Their strategy was to burn fuel while climbing hills and then coast to the bottom, keeping the average speed above the minimum of 15 miles per hour, but not exceeding the 25 mile-per-hour maximum.
Though she couldn’t see very well due to the car’s aerodynamic shape, Kaxiras was bent on doing her part on the track. Squeezed into the vehicle, helmet and all, during each 40-minute run, she said the races passed in the blink of an eye.
“Every time the safety car would drive by, I would fear the worst, but Daphne made it all six laps in good shape,” Pappas said.
Standing side-by-side on the quiet track at the end of a long day of racing, he and Kaxiras felt a mix of relief and jubilation.

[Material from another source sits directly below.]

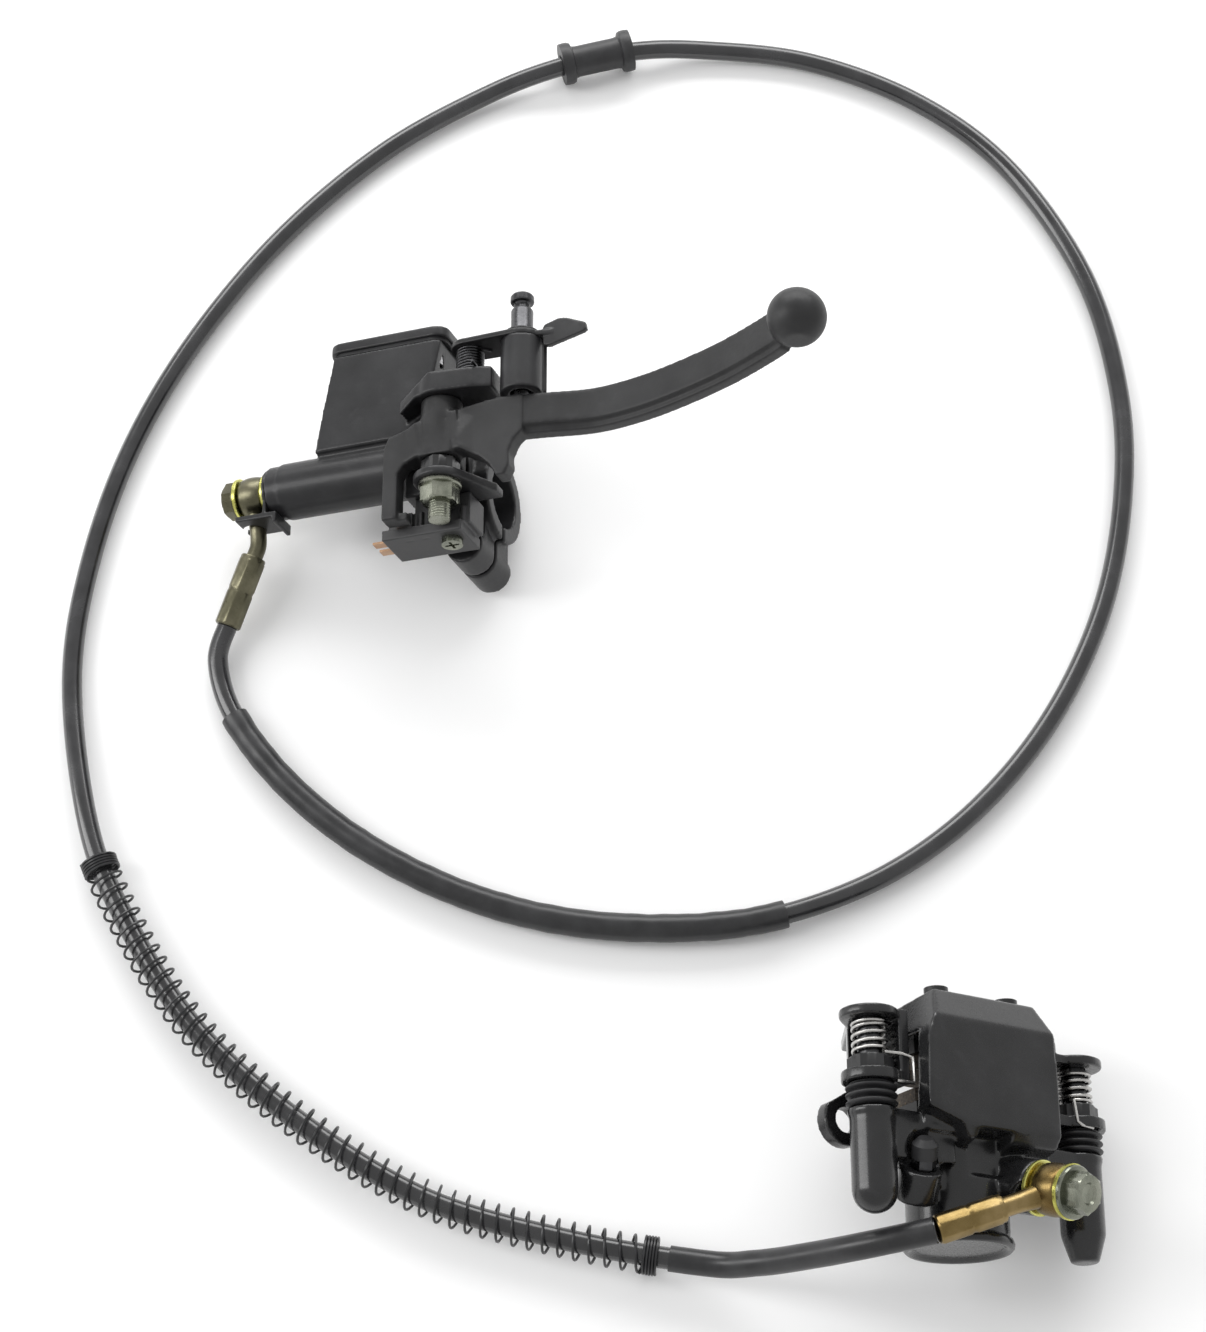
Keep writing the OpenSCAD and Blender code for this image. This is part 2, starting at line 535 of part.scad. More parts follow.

They hope to channel that excitement into next year’s project. With a positive first result, Pappas is excited to see what the students will come up with.
Seder, who was encouraged to concentrate in mechanical engineering because of the SEAS Racing Team, is excited to take up that mantle with Kaxiras.
“I really enjoyed the team aspect, and I especially enjoyed fine-tuning my own machining skills,” he said. “Now, I can look at a wide variety of mechanical things and understand, from an engineering perspective, how they are built and how I could improve them. With a desire to jump in and learn, some self-reliance and independence, and also a strong sense of teamwork, it is amazing what you can do.”